--- Start of Recorded data ---

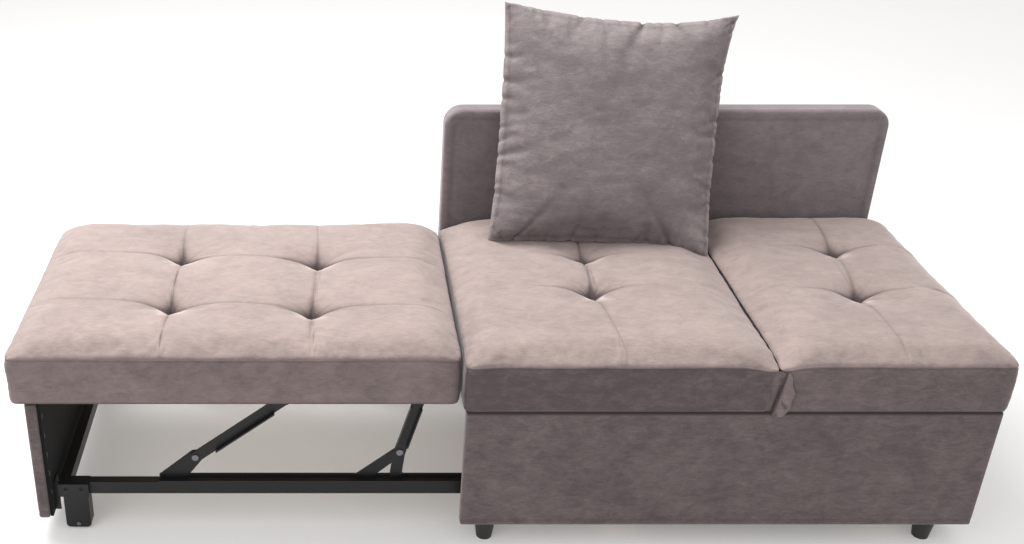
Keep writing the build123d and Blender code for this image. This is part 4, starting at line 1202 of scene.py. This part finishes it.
# %% The back's foam, and the line where its cover is drawn round the edge
draw_line = 0.020
points, normal = points_of(back), normals_of(back)
from_rim = np.min([points[:, 0] - back_low.x, back_high.x - points[:, 0], back_high.z - points[:, 2]], axis=0)
facing = ease((-normal[:, 1] - 0.3) / 0.5)
above_seat = ease((points[:, 2] - 0.462) / 0.05)
puff = facing * above_seat * ease(from_rim / 0.07) * 0.003375
lumpy = facing * ease(from_rim / 0.03) * (lump_layers(points, (0.0010, (0.2, 0.2, 0.14), 71),
                                                      (0.0005, (0.08, 0.08, 0.03), 73)) - 0.0012)
drawn = 0.0010 * facing * bell(from_rim - draw_line, 0.006)
set_points(back, points + normal * (lumpy - drawn)[:, None] + np.array([0, -1, 0]) * puff[:, None])
smooth(back)
back.data.set_sharp_from_angle(angle=math.radians(50))
# Painted light: paler where the back faces up, with a pale painted highlight just inside its rim; painted shade along
# the line where the cover is drawn round.
level = ease((normals_of(back)[:, 2] - 0.2) / 0.6)
paint(back, "nap", np.clip(0.12 + 0.30 * level + 0.12 * bell(from_rim - 0.010, 0.006), 0, 1))
paint(back, "crease", 0.25 * facing * bell(from_rim - draw_line, 0.004))
back.data.materials.append(shaded_back_velvet)
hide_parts("back_pad")
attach(back, "sofa_body")
print("back swells by", round(puff.max() / mm, 1), "mm")

# %% [markdown]
# ## The gussets at the fold
# Where the head end folds up, a triangle of cloth closes each side of the gap, so that no hand gets
# between the hinge arms. It is sewn to both bands and folds outwards when the bed is flat. It belongs
# to both cushions.

# %% A folded gusset at the front and one behind
fold_apex, fold_base = 0.4110, 0.3190
gusset_across, gusset_levels = 41, 30
seat_edge_x, gusset_cloth = 0.5155, 0.0012


def fold_gusset(name, face_y, outward, flap):
    """A pleat: from the seat's band out to a tip, and back under itself to the head's band."""
    points, shades, painted_lights = [], [], []
    for k in range(gusset_levels):
        h = k / (gusset_levels - 1)
        z = fold_apex + (fold_base - fold_apex) * h
        sewn = 0.4965 - 0.006 * h
        ridge_start = 0.5225 - 0.0165 * h
        width = 0.003 + 0.024 * math.sin(math.pi * min(1, 0.72 * h)) + 0.0016 * math.sin(17 * h)
        for i in range(gusset_across):
            t = i / (gusset_across - 1)
            flat, rise, under = min(t / 0.25, 1), min(max((t - 0.25) / 0.5, 0), 1), max((t - 0.75) / 0.25, 0)
            x = sewn + (ridge_start - sewn) * flat + width * rise - 0.4 * width * under
            resting = -0.003 if x < seat_edge_x and rise == 0 else 0.0036
            crumple = 0.0024 * math.sin(19 * h - 6 * rise) * math.sin(math.pi * rise) * h
            swing = math.sin(0.5 * math.pi * min(1, 2.2 * rise)) * (0.35 + 0.65 * h) * (1 - under)
            out = resting + flap * swing + crumple
            points.append((x, face_y + outward * out, z - 0.002 * math.sin(math.pi * rise) * h))
            # Painted shade along the sewn line, under the fold and in the crumples, and painted light on the flap as
            # it rises.
            shades.append(bell(t - 0.25, 0.045) + 0.8 * ease(under) + 0.5 * (crumple < -0.0011))
            painted_lights.append(0.02 + 0.30 * ease(rise / 0.35) * (0.6 + 150 * crumple))
    faces = faces_between(gusset_levels, gusset_across)
    if outward > 0:
        faces = [tuple(reversed(f)) for f in faces]
    piece = new_piece(name, points, faces)
    paint(piece, "nap", np.clip(painted_lights, 0, 1))
    paint(piece, "crease", np.clip(shades, 0, 1))
    wall = piece.modifiers.new("cloth", "SOLIDIFY")
    wall.thickness, wall.offset = gusset_cloth, 0.0
    apply_modifiers(piece)
    subdivide(piece)
    smooth(piece)
    piece.data.materials.append(sofa_velvet)
    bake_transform(piece)
    return piece


front_gusset = fold_gusset("fold_gusset_front", -0.3500, -1, 0.0065)
rear_gusset = fold_gusset("fold_gusset_rear", 0.2995, 1, 0.0010)
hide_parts("fold_gussets")
print("gussets", len(front_gusset.data.vertices), len(rear_gusset.data.vertices))

# %% [markdown]
# ## Staples, screws and tuft threads
# Linings are held by a row of staples, brackets by screws, and each tuft by a thread. One of each is
# made and then repeated: Geometry Nodes walk along a path or over a few points and set a copy at each.
# The row's pitch, the size and the small errors of a hand at work are inputs, so one tree does for all.


# %% The start of every repeating tree
def repeating_tree(name, sizes):
    tree = bpy.data.node_groups.new(name, "GeometryNodeTree")
    tree.interface.new_socket("Geometry", in_out="INPUT", socket_type="NodeSocketGeometry")
    for label, kind in sizes:
        tree.interface.new_socket(label, in_out="INPUT", socket_type="NodeSocket" + kind)
    tree.interface.new_socket("Geometry", in_out="OUTPUT", socket_type="NodeSocketGeometry")
    return tree, tree.nodes.new("NodeGroupInput"), tree.nodes.new("NodeGroupOutput")


trial = repeating_tree("trial", [("Pitch", "Float")])[0]
print("a tree with one size has", len(trial.interface.items_tree), "sockets")
bpy.data.node_groups.remove(trial)


# %% Links, and copies set on points
def join(tree, *pairs):
    """Links (node, output name) to (node, input name)."""
    for (source, out), (target, into) in pairs:
        tree.links.new(source.outputs[out], target.inputs[into])


def scaled(tree, output, amount):
    """The output times a fixed amount."""
    times = add_node(tree, "ShaderNodeMath", operation="MULTIPLY")
    times.inputs[1].default_value = amount
    tree.links.new(output, times.inputs[0])
    return times.outputs[0]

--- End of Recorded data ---

Prompt: Go through the listing and copy all of it exactly.

Correct answer:
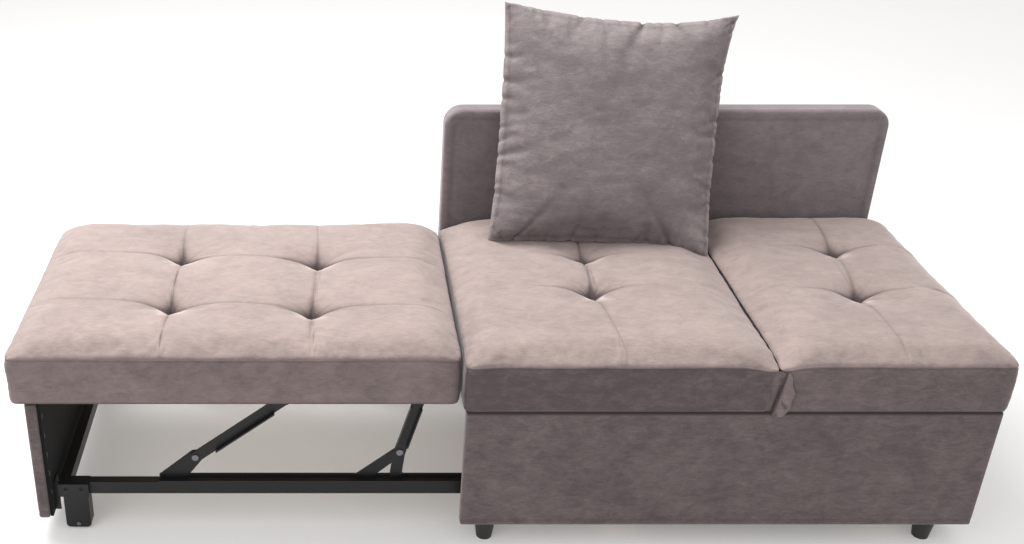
Keep writing the build123d and Blender code for this image. This is part 4, starting at line 1202 of scene.py. This part finishes it.
# %% The back's foam, and the line where its cover is drawn round the edge
draw_line = 0.020
points, normal = points_of(back), normals_of(back)
from_rim = np.min([points[:, 0] - back_low.x, back_high.x - points[:, 0], back_high.z - points[:, 2]], axis=0)
facing = ease((-normal[:, 1] - 0.3) / 0.5)
above_seat = ease((points[:, 2] - 0.462) / 0.05)
puff = facing * above_seat * ease(from_rim / 0.07) * 0.003375
lumpy = facing * ease(from_rim / 0.03) * (lump_layers(points, (0.0010, (0.2, 0.2, 0.14), 71),
                                                      (0.0005, (0.08, 0.08, 0.03), 73)) - 0.0012)
drawn = 0.0010 * facing * bell(from_rim - draw_line, 0.006)
set_points(back, points + normal * (lumpy - drawn)[:, None] + np.array([0, -1, 0]) * puff[:, None])
smooth(back)
back.data.set_sharp_from_angle(angle=math.radians(50))
# Painted light: paler where the back faces up, with a pale painted highlight just inside its rim; painted shade along
# the line where the cover is drawn round.
level = ease((normals_of(back)[:, 2] - 0.2) / 0.6)
paint(back, "nap", np.clip(0.12 + 0.30 * level + 0.12 * bell(from_rim - 0.010, 0.006), 0, 1))
paint(back, "crease", 0.25 * facing * bell(from_rim - draw_line, 0.004))
back.data.materials.append(shaded_back_velvet)
hide_parts("back_pad")
attach(back, "sofa_body")
print("back swells by", round(puff.max() / mm, 1), "mm")

# %% [markdown]
# ## The gussets at the fold
# Where the head end folds up, a triangle of cloth closes each side of the gap, so that no hand gets
# between the hinge arms. It is sewn to both bands and folds outwards when the bed is flat. It belongs
# to both cushions.

# %% A folded gusset at the front and one behind
fold_apex, fold_base = 0.4110, 0.3190
gusset_across, gusset_levels = 41, 30
seat_edge_x, gusset_cloth = 0.5155, 0.0012


def fold_gusset(name, face_y, outward, flap):
    """A pleat: from the seat's band out to a tip, and back under itself to the head's band."""
    points, shades, painted_lights = [], [], []
    for k in range(gusset_levels):
        h = k / (gusset_levels - 1)
        z = fold_apex + (fold_base - fold_apex) * h
        sewn = 0.4965 - 0.006 * h
        ridge_start = 0.5225 - 0.0165 * h
        width = 0.003 + 0.024 * math.sin(math.pi * min(1, 0.72 * h)) + 0.0016 * math.sin(17 * h)
        for i in range(gusset_across):
            t = i / (gusset_across - 1)
            flat, rise, under = min(t / 0.25, 1), min(max((t - 0.25) / 0.5, 0), 1), max((t - 0.75) / 0.25, 0)
            x = sewn + (ridge_start - sewn) * flat + width * rise - 0.4 * width * under
            resting = -0.003 if x < seat_edge_x and rise == 0 else 0.0036
            crumple = 0.0024 * math.sin(19 * h - 6 * rise) * math.sin(math.pi * rise) * h
            swing = math.sin(0.5 * math.pi * min(1, 2.2 * rise)) * (0.35 + 0.65 * h) * (1 - under)
            out = resting + flap * swing + crumple
            points.append((x, face_y + outward * out, z - 0.002 * math.sin(math.pi * rise) * h))
            # Painted shade along the sewn line, under the fold and in the crumples, and painted light on the flap as
            # it rises.
            shades.append(bell(t - 0.25, 0.045) + 0.8 * ease(under) + 0.5 * (crumple < -0.0011))
            painted_lights.append(0.02 + 0.30 * ease(rise / 0.35) * (0.6 + 150 * crumple))
    faces = faces_between(gusset_levels, gusset_across)
    if outward > 0:
        faces = [tuple(reversed(f)) for f in faces]
    piece = new_piece(name, points, faces)
    paint(piece, "nap", np.clip(painted_lights, 0, 1))
    paint(piece, "crease", np.clip(shades, 0, 1))
    wall = piece.modifiers.new("cloth", "SOLIDIFY")
    wall.thickness, wall.offset = gusset_cloth, 0.0
    apply_modifiers(piece)
    subdivide(piece)
    smooth(piece)
    piece.data.materials.append(sofa_velvet)
    bake_transform(piece)
    return piece


front_gusset = fold_gusset("fold_gusset_front", -0.3500, -1, 0.0065)
rear_gusset = fold_gusset("fold_gusset_rear", 0.2995, 1, 0.0010)
hide_parts("fold_gussets")
print("gussets", len(front_gusset.data.vertices), len(rear_gusset.data.vertices))

# %% [markdown]
# ## Staples, screws and tuft threads
# Linings are held by a row of staples, brackets by screws, and each tuft by a thread. One of each is
# made and then repeated: Geometry Nodes walk along a path or over a few points and set a copy at each.
# The row's pitch, the size and the small errors of a hand at work are inputs, so one tree does for all.


# %% The start of every repeating tree
def repeating_tree(name, sizes):
    tree = bpy.data.node_groups.new(name, "GeometryNodeTree")
    tree.interface.new_socket("Geometry", in_out="INPUT", socket_type="NodeSocketGeometry")
    for label, kind in sizes:
        tree.interface.new_socket(label, in_out="INPUT", socket_type="NodeSocket" + kind)
    tree.interface.new_socket("Geometry", in_out="OUTPUT", socket_type="NodeSocketGeometry")
    return tree, tree.nodes.new("NodeGroupInput"), tree.nodes.new("NodeGroupOutput")


trial = repeating_tree("trial", [("Pitch", "Float")])[0]
print("a tree with one size has", len(trial.interface.items_tree), "sockets")
bpy.data.node_groups.remove(trial)


# %% Links, and copies set on points
def join(tree, *pairs):
    """Links (node, output name) to (node, input name)."""
    for (source, out), (target, into) in pairs:
        tree.links.new(source.outputs[out], target.inputs[into])


def scaled(tree, output, amount):
    """The output times a fixed amount."""
    times = add_node(tree, "ShaderNodeMath", operation="MULTIPLY")
    times.inputs[1].default_value = amount
    tree.links.new(output, times.inputs[0])
    return times.outputs[0]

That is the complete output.